Two teenage girls face up to three years in prison after they were photographed hugging and kissing on a rooftop in Marrakesh, Morocco. The photographer, a cousin, showed one of the girls’ mothers, who called the police.
The Washington Post reports that the 16-year-old and 17-year-old were arrested and held in an adult prison. Larbi Elhabbache, vice president of the Marrakesh chapter of the Moroccan Association of Human Rights, told the Post that the girls have a hearing scheduled on Friday. They’re being charged with violating Article 489 of the Moroccan penal code, which punishes “licentious or unnatural acts with an individual of the same sex.”
The girls are facing between six months and three years of imprisonment. The case has aroused a lot of anger and protest online, and given rise to the hashtag #freethegirls. Unfortunately, Elhabbache seems skeptical about how quickly Moroccan laws regarding LGBT rights will change, saying, “It’s difficult and it will take a lot of time…We are not strong enough to force the country to change the laws.”

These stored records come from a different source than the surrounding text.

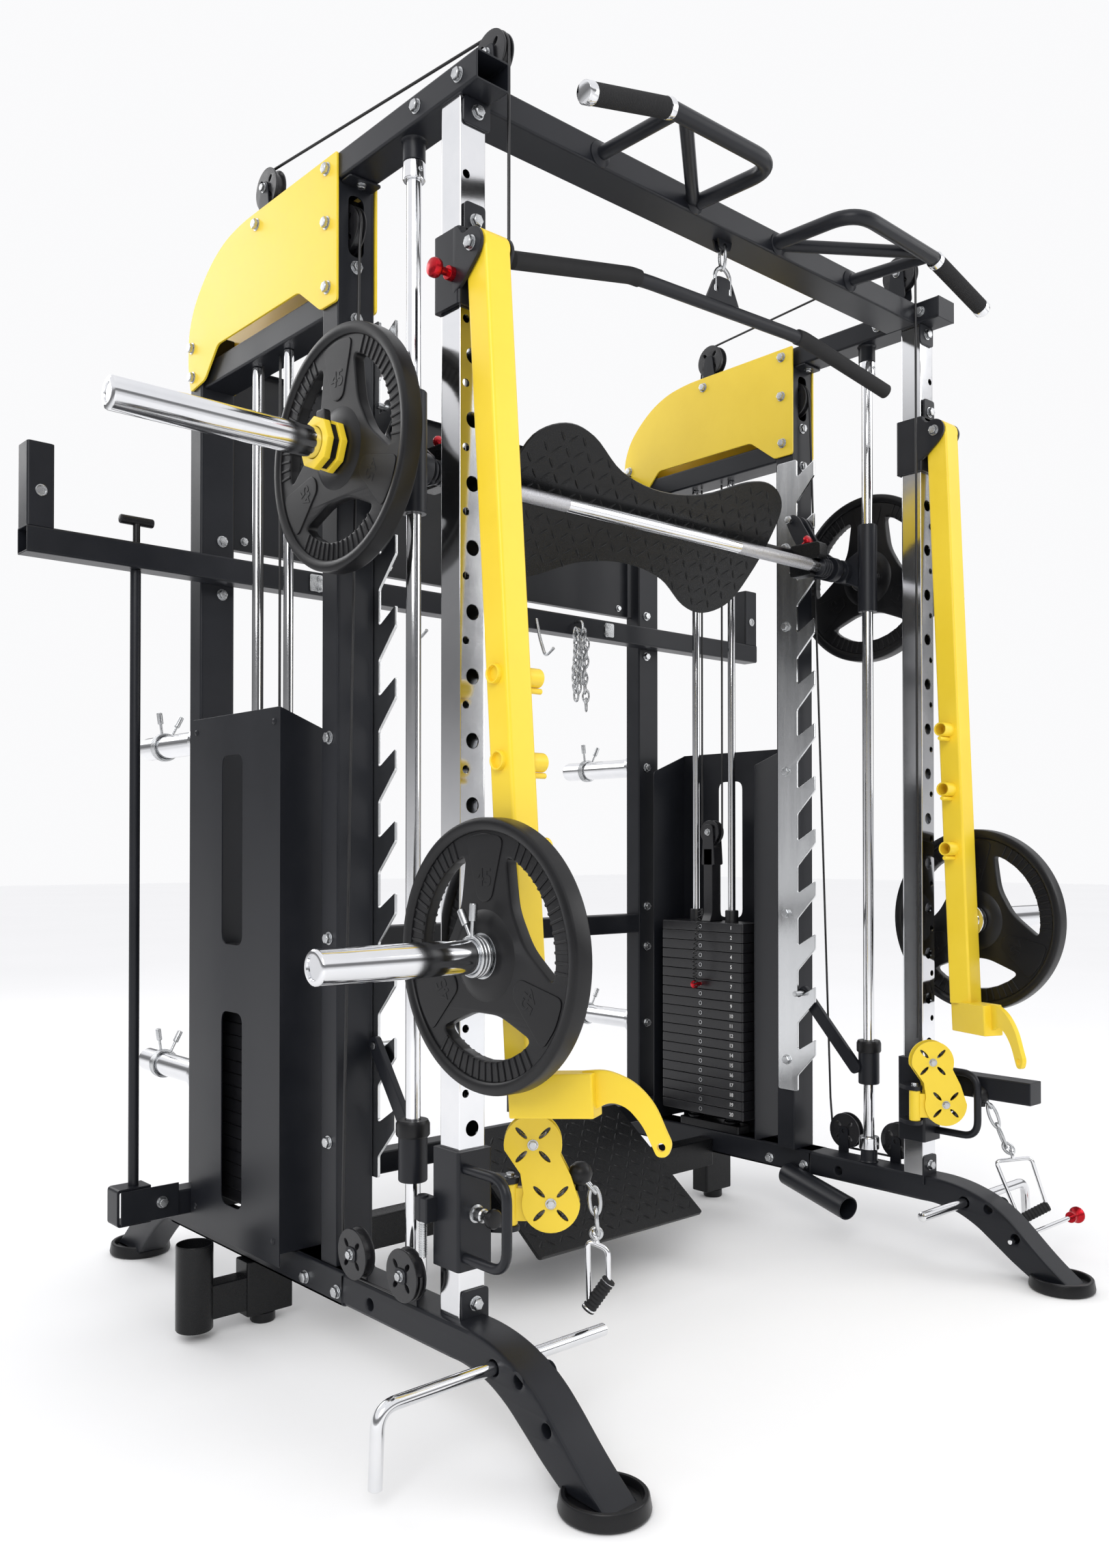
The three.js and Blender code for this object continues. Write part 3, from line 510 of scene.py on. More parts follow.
RED = new_material("red_anodised", "red_anodised", (0.42, 0.006, 0.014), 0.26, 0.8,
                   other=(0.52, 0.012, 0.022), patches=50, grain=1500, bump=0.06)
STACK = new_material("stack_paint", "stack_steel", (0.01, 0.01, 0.012), 0.34, other=(0.016, 0.016, 0.018),
                     patches=18, grain=800, bump=0.3)
PLASTIC = new_material("pulley_nylon", "black_paint", (0.009, 0.009, 0.011), 0.32,
                       other=(0.015, 0.015, 0.017), patches=40, grain=1200, bump=0.15)
PRINT = new_material("white_print", "white_marking", (0.72, 0.72, 0.72), 0.55, other=(0.8, 0.8, 0.79),
                     patches=80, grain=900, bump=0.1)
KNURL = new_material("knurled_steel", "chrome", (0.42, 0.42, 0.44), 0.32, 1.0, other=(0.6, 0.6, 0.62),
                     patches=700, grain=1500, bump=0.9, spread=0.12)

# ---------------------------------------------------------------- small hardware
collected = {}


def collect(kind, look, body, shape, matrix=Matrix.Identity(4)):
    """Small pieces alike in look and body become one piece at the end."""
    key = f"{body}_{kind}"
    if key not in collected:
        collected[key] = (Shape(), look, body)
    collected[key][0].merge(shape, matrix)


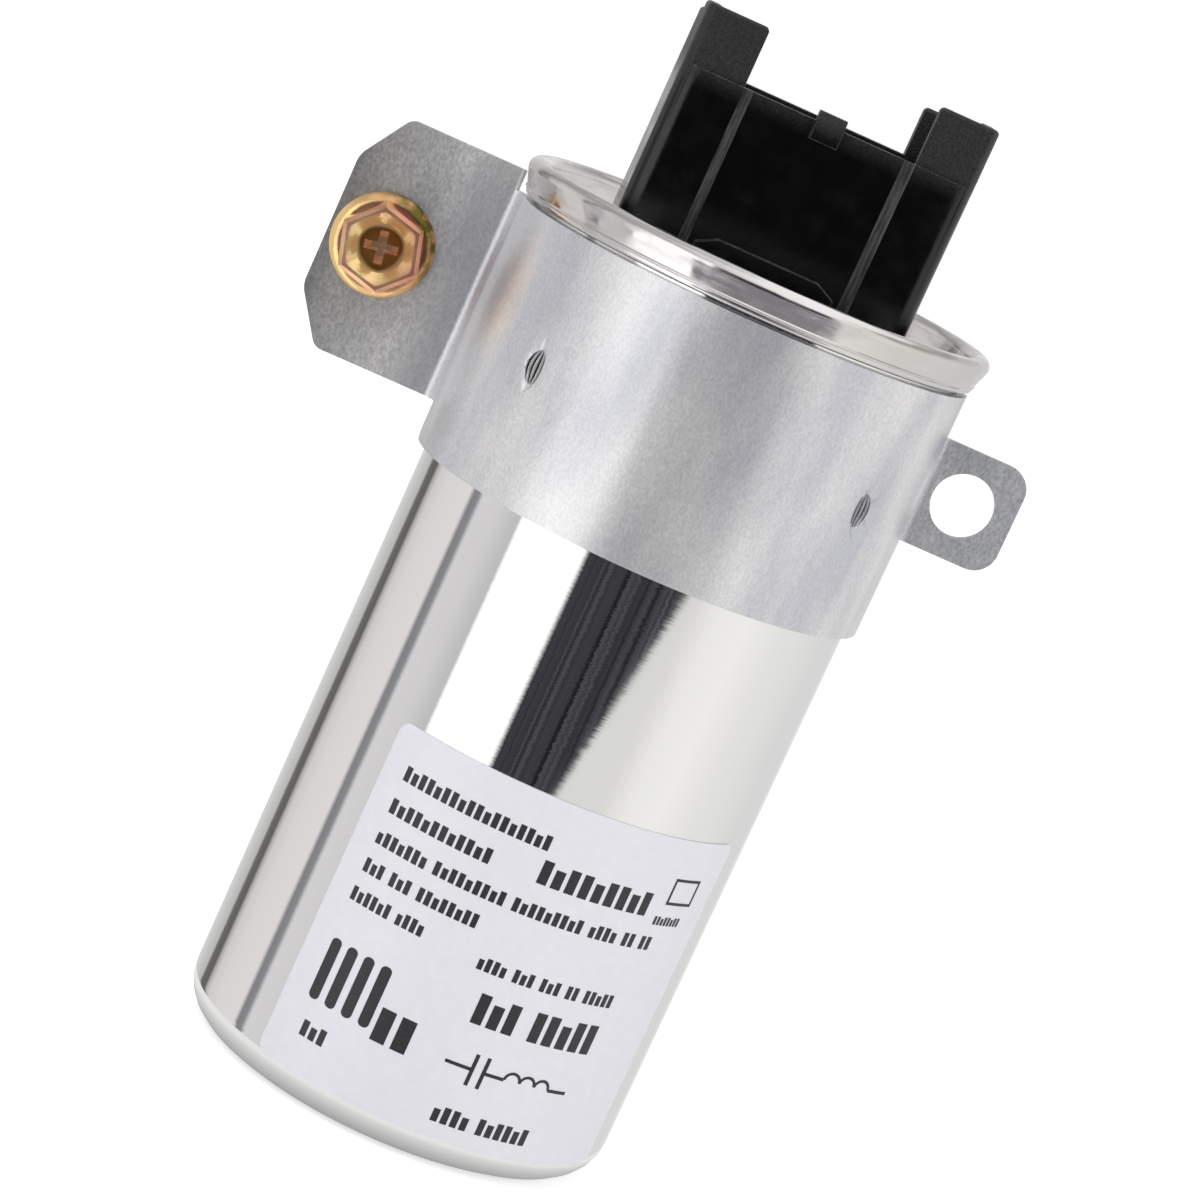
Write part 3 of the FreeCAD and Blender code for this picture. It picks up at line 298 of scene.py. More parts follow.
speck = put(tree, "ShaderNodeMix", {"Factor": soft_fleck.outputs[0], "A": darkest.outputs["Result"],
                                    "B": "#FFFFFF"}, data_type="RGBA")
speckled = put(tree, "ShaderNodeMix", {"Factor": 1.0, "A": toned.outputs["Result"],
                                       "B": speck.outputs["Result"]},
               data_type="RGBA", blend_type="MULTIPLY")
# the ridges that the punch scraped into the stakes keep the sheet's colour, and painted shade darkens the
# grooves between them
ridge_phase = put(tree, "ShaderNodeAttribute", attribute_name="ridge_phase").outputs["Fac"]
groove_shade_mask = put(tree, "ShaderNodeMapRange", {0: ridge_phase, 1: 0.65, 2: 0.25})
groove_shaded = put(tree, "ShaderNodeMix", {"Factor": groove_shade_mask.outputs[0], "A": "#0B0A0A",
                                      "B": speckled.outputs["Result"]}, data_type="RGBA")
rough = put(tree, "ShaderNodeMapRange", {0: fleck.outputs["Fac"], 1: 0.3, 2: 0.7, 3: 0.28, 4: 0.34})
fleck_bump = put(tree, "ShaderNodeBump", {"Height": fleck.outputs["Fac"], "Strength": 0.04,
                                          "Distance": 0.0001})
# zinc patina scatters some light, more so off the band
patina = put(tree, "ShaderNodeMapRange", {0: outer.outputs[0], 3: 0.6, 4: 0.27})
feed(tree, shader, {"Base Color": groove_shaded.outputs["Result"], "Metallic": patina.outputs[0],
                    "Roughness": rough.outputs[0], "Normal": fleck_bump.outputs[0]})

# the strip's middle surface: round the can, round the two bends, and out along the flat ends behind
band_radius, bend_radius, flange_back = 23.06, 1.8, 3.0
lean_in = math.asin((flange_back - bend_radius) / (band_radius + bend_radius))
band_half = band_radius * (math.pi / 2 + lean_in)
flat_start = band_half + bend_radius * (math.pi / 2 + lean_in)
bend_centre = (band_radius + bend_radius) * math.cos(lean_in)
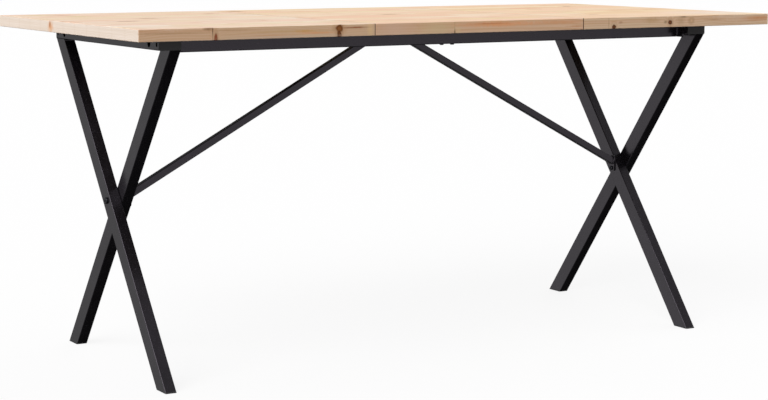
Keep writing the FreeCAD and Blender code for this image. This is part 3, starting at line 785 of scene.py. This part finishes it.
@dataclass
class TableTop:
    """Three glued pine panels with dowels between them and steel plates under their seams."""

    length: float = TOP_LENGTH
    half_width: float = TOP_HALF_WIDTH
    top: float = 0.755
    thickness: float = 0.025
    # Where the front row of staves is jointed. The right panel's joints lie past both its ends.
    left_joint: float = -0.6402
    centre_joint: float = -0.0706
    right_joint: float = 0.822

    def panels(self) -> dict[str, EdgeGluedPine]:
        """Lay out each panel's own run of wood.

        Returns:
            Each panel's finish by node name.
        """
        left_end, front, back = -self.length / 2, -self.half_width, self.half_width
        top, bottom = self.top, self.top - self.thickness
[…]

Human Rights Watch has called for Morocco to repeal its laws that criminalize consensual same-sex relationships, particularly as the country’s 2011 constitution guarantees a right to privacy. But in April, Morocco’s Ministry of Justice revealed a new proposed penal code that would strengthen laws that already criminalized infidelity, homosexuality, and drinking alcohol in public. It’s these sorts of socially restrictive laws that led to widespread protests against the arrest of two women in 2015, who were wearing charged with “gross indecency” after wearing dresses that were “too tight.”